Abstract
The fibrosis that accompanies hepatic cirrhosis, either that produced in animals experimentally (for example, by CCI4, ethionine, or choline-free diet) or that occurring in man (viral, alcoholic-nutritional or biliary) is one of the main features of the diseas.
Two mechanisms have been proposed for the development of fibrosis: (a) condensation or collapse of preexisting hepatic stroma (2), and (b) induction of fibroblastic proliferation and de novo collagen deposition (5). The latter mechanism is supported by evidence showing a net increase of total collagen content or an increase of hydroxyproline content per unit weight of liver (3, 7). The present experimens were designed to explore the capacities of normal and cirrhotic rat liver slices to synthesize protein containing radioactive hydroxyproline in the course of incubation with labeled proline.
Materials and Methods. Male Wistar albino rats weighing from 60 to 70 g were fed ad libitum with Purina chow. Cirrhosis was produced by intraperitoneal injection, 3 times/week, of 0.15 ml of a 1:7 solution of CC14 in mineral oil; each rat received a total of 20 injections.
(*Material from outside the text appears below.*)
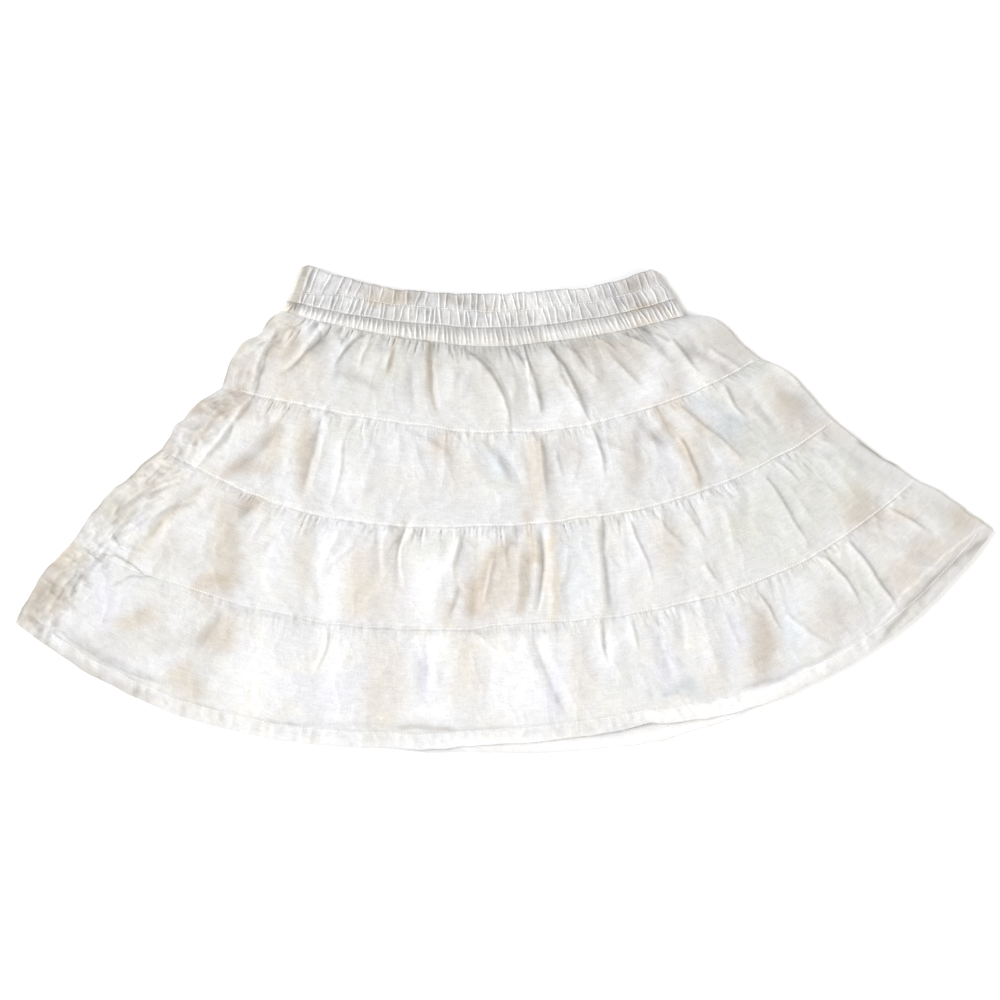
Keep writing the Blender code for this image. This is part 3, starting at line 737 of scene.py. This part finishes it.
def edge_shift(band, above, drop):
    """How far a band's upper edge has to move to meet the layer sewn on above it."""
    t = np.linspace(0.0, 1.0, JOIN_POINTS)
    top, foot = 0.0 * t, 0.0 * t + 1.0
    own = front_height(band, *band_place(band, band.front_lower, t, top), t, top)
    other = front_height(above, *band_place(above, above.front_lower, t, foot), t, foot)
    side = from_sides(t) * width_at(band, 0.0)
    return (np.clip(own, other - drop, other - 0.0001) - own) * ease(side / 0.004)


# Each seam: how much the upper edge is moved along it, and how far down that reaches.
JOINS = {
    "shirring": (edge_shift(SHIRRING, WAISTBAND, 0.0014), 0.004),
    "tier_1": (edge_shift(TIER_1, SHIRRING, 0.0010), 0.009),
    "tier_2": (edge_shift(TIER_2, TIER_1, 0.0004), 0.006),
    "tier_3": (edge_shift(TIER_3, TIER_2, 0.0004), 0.006),
    "tier_4": (edge_shift(TIER_4, TIER_3, 0.0004), 0.006),
}


def top_surface(band, t, v):
    """Outer points of the layer that shows from above."""
    x, y = band_place(band, band.front_lower, t, v)
    z = front_height(band, x, y, t, v)
    if band.name in JOINS:
        shift, reach = JOINS[band.name]
        line = np.linspace(0.0, 1.0, JOIN_POINTS)
        z = z + np.interp(t, line, shift) * fade(v * depth_of(band), reach)
    return x, y, z


def under_surface(band, t, v):
    """Outer points of the layer that rests on the surface: flat, with shallow troughs."""
    x, y = band_place(band, band.back_lower, t, v)
    hollow = turned_noise(x * 2.6, y * 0.7, 0.05, 0.2, 95)
    hollow = np.clip(hollow - 0.15, 0.0, 1.0) * 0.0011
    if band not in TIERS:
        row = BACK_SHIRRED_ROW if band is SHIRRING else BACK_CASING_ROW
        hollow = 0.0007 * (1.0 - pleated_row(t * 0.345, v, row, 0.0013, 4.0))
    side = from_sides(t) * width_at(band, v)
    return x, y, hollow * ease(side / 0.012 - 0.3) * arch(v) ** 0.5


def rounded(wall, from_edge, radius, cut):
    """Wall that thins in a round at a free edge."""
    near = np.clip(1.0 - from_edge / radius, 0.0, 1.0)
    return wall * np.sqrt(1.0 - cut * near ** 2)


def wall_at(band, v):
    """Thickness of the cloth down a band."""
    depth = depth_of(band)
    if band is WAISTBAND:
        return rounded(CASING_WALL, v * depth, 0.0016, 0.93)
    if band is TIER_4:
        from_foot = (1.0 - v) * depth
        wall = mix(CLOTH, HEM_WALL, fade(from_foot - HEM_DEPTH, 0.0012))
        return rounded(wall, from_foot, 0.0008, 0.9)
    return np.full_like(v, SHIRRING_WALL if band is SHIRRING else CLOTH)


def ring_strip(band, half, v, top_shares, under_shares):
    """Outer and inner points of one half, rows down and columns along the strip."""
    radius = band.half
    side = 1 if half == "front" else -1
    v = v[:, None]
    width = width_at(band, v)
    wall = wall_at(band, v)
    fold = radius / width
    edge = 1.0 - fold if side > 0 else fold
    seam = seam_turn(band, v) / width

    t = mix(seam, edge, top_shares[None, :])
    x, y, z = top_surface(band, t, v + 0.0 * t)
    top = (t, (x, y, z), (x, y, z - wall))

    angle = math.pi * (0.5 - np.arange(1, FOLD_STEPS) / FOLD_STEPS)[None, :]
    share = 0.5 - 0.5 * np.sin(angle)
    pair = []
    for reach in (radius, radius - np.minimum(wall, radius - 0.0003)):
        t = edge + side * reach * np.cos(angle) / width
        v_grid = v + 0.0 * t
        front_x, front_y, front_z = top_surface(band, t, v_grid)
        back_x, back_y = band_place(band, band.back_lower, t, v_grid)
        lift = (front_z - 2.0 * radius) * (1.0 - share)
        pair.append((mix(front_x, back_x, share), mix(front_y, back_y, share),
                     radius + reach * np.sin(angle) + lift))
    turn = (t, pair[0], pair[1])

    t = mix(edge, 1.0 - seam, under_shares[None, :])
    x, y, z = under_surface(band, t, v + 0.0 * t)
    under = (t, (x, y, z), (x, y, z + wall))

    parts = (top, turn, under)
    places = np.concatenate([part[0] for part in parts], 1)
    outer, inner = (np.concatenate([np.stack(part[k], 2) for part in parts], 1)
                    for k in (1, 2))
    if side < 0:
        places, outer, inner = places[:, ::-1], outer[:, ::-1], inner[:, ::-1]
    return places, outer, inner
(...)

Two days after receiving the last injection, a rat was deprived of food but not of water during 16 hr. It was stunned by a sharp blow to the head, decapitated, and the liver was removed to ice-cold Ringer-NaHCO3 buffer. Thin slices were cut by hand, and a pool was made of liver slices from 5 rats. The slices were washed twice with cold buffer and then incubated for 4 hr in Erlenmeyer flasks under an atmosphere of O2:CO2 (95:5%), at 37° in a Dubnoff shaking incubator at 100 cycles/min.
The incubation medium contained per flask: 1 g of liver slices, 2.5 ml of buffer and 5 μCi (0.5 ml) of uniformly labeled proline-14C [The Radiochemical Centre, Amersham, Bucks; sp act, 120 mCi/mmole]. Zero-time controls contained, in addition to the former, 20 μmoles of KCN.